Posted at: 04/23/2013 11:36 PM
By: Dan Levy
ALBANY - Does government have the right to prohibit certain retail stores from selling a product that is perfectly legal to sell? That was the issue Tuesday night before the Albany County Legislature, which will soon decide whether to ban the sale of any tobacco products in pharmacies.
If Albany County were to pass such a law, it would become the first county in New York State to boot smokers out of their pharmacies if they wish to continue feeding their habit.
Among the more than two dozen speakers who were anxious to separate tobacco products from pharmacy shelves was Niskayuna High School student Ella Sciocchetti.
"A pharmacy should be a place insolated from the manipulative marketing practices of big tobacco," Sciocchetti asserted.
For Albany College of Pharmacy student Jessica Ramich, seeing tobacco side-by-side with health remedies is a big problem.
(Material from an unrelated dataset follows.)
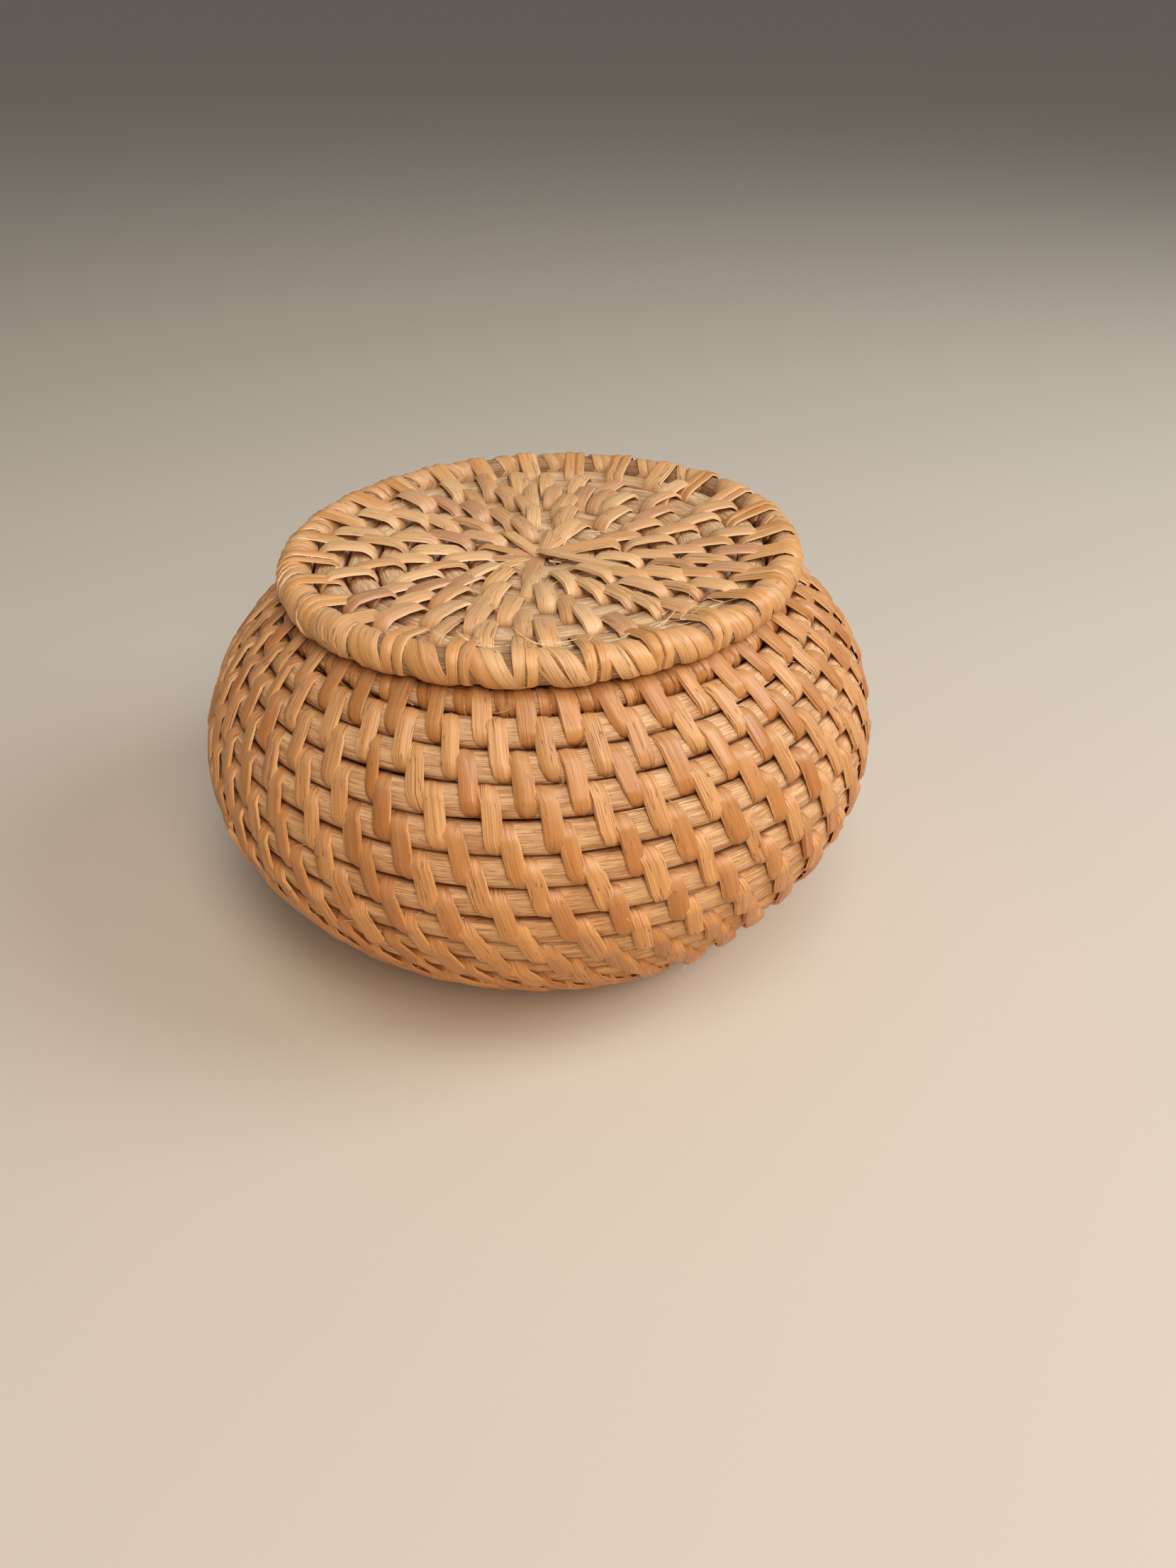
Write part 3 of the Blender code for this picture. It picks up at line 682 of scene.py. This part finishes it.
def torn_fibre(name):
    """Torn rattan fibre: bare, dry and almost white, without pattern at its 0.3 mm width."""
    material, tree, shader = new_material(name)
    fill(tree, shader, {"Base Color": linear("#EBCFA0"), "Roughness": 0.7, "IOR": 1.5})
    return material


BODY_TONES = ((0.0, "#B6793B"), (0.35, "#C08545"), (0.7, "#CA9155"), (1.0, "#B97940"))
LID_TONES = ((0.0, "#CE9560"), (0.3, "#DFA970"), (0.65, "#EBBC86"), (0.85, "#D0986A"),
             (1.0, "#C48A5F"))
RIM_TONES = ((0.0, "#D8985C"), (0.4, "#E0A566"), (0.7, "#D89B58"), (1.0, "#CE8D4E"))
# The body's cane gets a painted warm bounce light, a deeper orange towards the foot
body_cane = split_cane("split_cane_body", BODY_TONES, 0.85)
lid_cane = split_cane("split_cane_lid", LID_TONES)
rim_cane = split_cane("split_cane_rim", RIM_TONES)
BODY_PITH = ((0.28, "#BE9166"), (0.44, "#D8AC7F"), (0.58, "#E6C59D"), (0.75, "#D1A678"))
LID_PITH = ((0.28, "#B48960"), (0.44, "#CEA477"), (0.58, "#DFBB91"), (0.75, "#C99F71"))
# The body's rods get the same painted warm bounce light towards the foot
body_core = peeled_core("peeled_core_body", BODY_PITH, 0.8)
lid_core = peeled_core("peeled_core_lid", LID_PITH)
fibre = torn_fibre("torn_rattan_fibre")

# How a piece of cane is settled, its body, its material and its slot
BODY_CANE = (settle_body, "basket", body_cane, "split_cane")
LID_CANE = (settle_lid, "lid", lid_cane, "split_cane")
RIM_CANE = (settle_lid, "lid", rim_cane, "split_cane")

# Body

REST = 0.05                   # cane clear of the rod under it
WALL_STITCHES = 43.42         # stitches to a turn, so that columns lean from row to row
SHOULDER_STITCHES = 43.47     # and above SHOULDER_TURN
SHOULDER_TURN = 11.5
FULL_RADIUS = 64.0            # radius of a row from which it has all its stitches
FRONT_STITCH = 11.592         # turn at which a stitch of the front sits
STITCH_WIDTH = 5.45
MOST_FILLED = 0.62            # most of a row that its stitches may cover
STITCH_LEAN = 10.8            # lean of a stitch at the foot
LEAN_LOSS = 7.4               # how much less it is at the mouth
STITCH_DOME = 1.45            # height of a stitch's crown in thicknesses of cane
BODY_TALL = 4.4               # half height of the pressed rods, almost half the pitch
PLATE_TALL = 4.5
PRESSED = 2.65                # power of the body rods' pressed section, 2 is an ellipse
MOUTH_WRAPS = (0.42, 0.72)    # places of short wraps between two long stitches
TAIL_WRAPS = 14
BODY_GROUPS = (("base_stitches", -BASE_ROWS, 0.0), ("wall_stitches_lower", 0.0, 5.0),
               ("wall_stitches_middle", 5.0, 10.0),
               ("wall_stitches_upper", 10.0, WALL_ROWS - 1.0),
               ("rim_stitches", WALL_ROWS - 1.0, WALL_ROWS))


def pressed_height(turns):
    """Half height of the body's rods, which are round only in the mouth's rim."""
    return BODY_TALL + (ROD - BODY_TALL) * smooth((turns - WALL_ROWS + 1.3) / 0.4)


def put_body_rods():
    """Rods of base, wall and mouth, spliced end to end."""
    first = SPLICE_LAG / LOOP_BENDS
    last = WALL_ROWS - 2 + first
    bends = (last - first) / WALL_RODS * LOOP_BENDS
    splices = [first + round(k * bends) / LOOP_BENDS for k in range(WALL_RODS)] + [last]
    rods = [("base_rod", body_row, -BASE_ROWS, first, "base_core_rod", None)]
    rods += [(f"wall_rod_{k + 1}", body_row, splices[k], splices[k + 1],
              f"wall_core_rod_{k + 1}", None) for k in range(WALL_RODS)]
    rods.append(("rim_rod", rim_row, last, WALL_ROWS + TAIL_SHARE, "mouth_rim_rod", tail_size))
    for name, row, start, end, node, size in rods:
        put_rod(name, row, start, end, ROD, settle_body, "basket", body_core, "core_rattan",
                (node,), size=size, tall=pressed_height, square=PRESSED)


def stitches_per_turn(turns):
    """Stitches to a turn of the body, fewer in the base in proportion to its radius."""
    number = np.where(turns > SHOULDER_TURN, SHOULDER_STITCHES, WALL_STITCHES)
    return number * np.minimum(1.0, body_row(turns)[:, 0] / FULL_RADIUS)


def put_body_stitches():
    """Stitches of base, wall and mouth, each round its row and the one below."""
    turns = stitch_turns(-BASE_ROWS + 1.05, WALL_ROWS, stitches_per_turn, FRONT_STITCH)
    for name, low, high in BODY_GROUPS:
        chosen = turns[(turns >= low) & (turns < high)]
        count = len(chosen)
        radius = body_row(chosen)[:, 0]
        width = np.minimum(STITCH_WIDTH * (0.55 + 0.45 * radius / 96.0)
                           + draw.normal(0.0, 0.42, count),
                           radius * TURN / stitches_per_turn(chosen) * MOST_FILLED)
        up_wall = np.clip(chosen / WALL_ROWS, 0.0, 1.0)
        lean = STITCH_LEAN - LEAN_LOSS * up_wall ** 0.85 + draw.normal(0.0, 0.8, count)
        lean = np.minimum(lean, radius * 0.2)
        loop = belt(body_row(chosen), body_row(chosen - 1.0), ROD + REST, ROD + REST,
                    draw.uniform(0.35, 0.8, count), (name == "rim_stitches", False))
        azimuth = STEP_ANGLE + TURN * chosen + draw.normal(0.0, 0.42, count) / radius
        # The strip is turned over after each loop, but for some stitches
        turned = (np.floor(chosen) % 2 == 1) != (draw.random(count) < 0.12)
        coarse = np.where(turned, draw.uniform(0.6, 1.0, count), draw.uniform(0.0, 0.3, count))
        put_bands(name, loop, azimuth, width, lean, climb_at(body_row, chosen), *BODY_CANE,
                  dome=STITCH_DOME, coarse=coarse)
    put_mouth_wraps(turns[turns >= WALL_ROWS - 1.0])
    put_base_eye()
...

"It is an ethical dilemma for pharmacies to profit from harmful products in addition to providing goods and services to better their health," Ramich said, adding that it would violate the code of conduct pharmacists need to adhere to.
"They want to play it at both ends," said Michael Seserman, of the New York State Public Health Association. "They want to have their cake and eat it too by selling a product that causes cancer and heart disease and then make even more money by selling products that will treat people with those conditions."
Michael Rosen, who represents the Food Industry Alliance, which includes all major supermarket chains in the Capital Region, says the bill unfairly punishes responsible retailers.
"We know that our shopper wants to have a full shopping experience and have one stop shopping," Rosen said. "If they can't get it in Albany County they're going to get it some where else."
Jim Calvin of the New York State Association of Convenient Stores says because of the way the bill is worded, his industry would also be negatively impacted.
"Any retail establishment with Tylenol on its shelf would be classified as a pharmacy under this statute and thus forbidden from carrying any tobacco products," Calvin pointed out.
But the speakers at Tuesday night's public hearing were overwhelmingly and passionately against tobacco and pharmacies together under one roof.
"Cleary more residents and more consumers are turning to their pharmacists for their health care needs," said Julianne Hart of the American Heart Association. "They shouldn't be selling something to make them diseased."
"Does our society really value profits that much more then they value people's health?" Cohoes High School student Alysha Gagnon asked rhetorically. "Is this the message we want to send to kids like me and my classmates? I sincerely hope not."
In Massachusetts, where 56 communities have already prohibited tobacco sales in pharmacies, not one has been challenged.
Legislator Tim Nichols, who first introduced the bill about a year ago, said the local bill may still need to be tweaked, but he expects a vote from the full legislature within the next couple of months.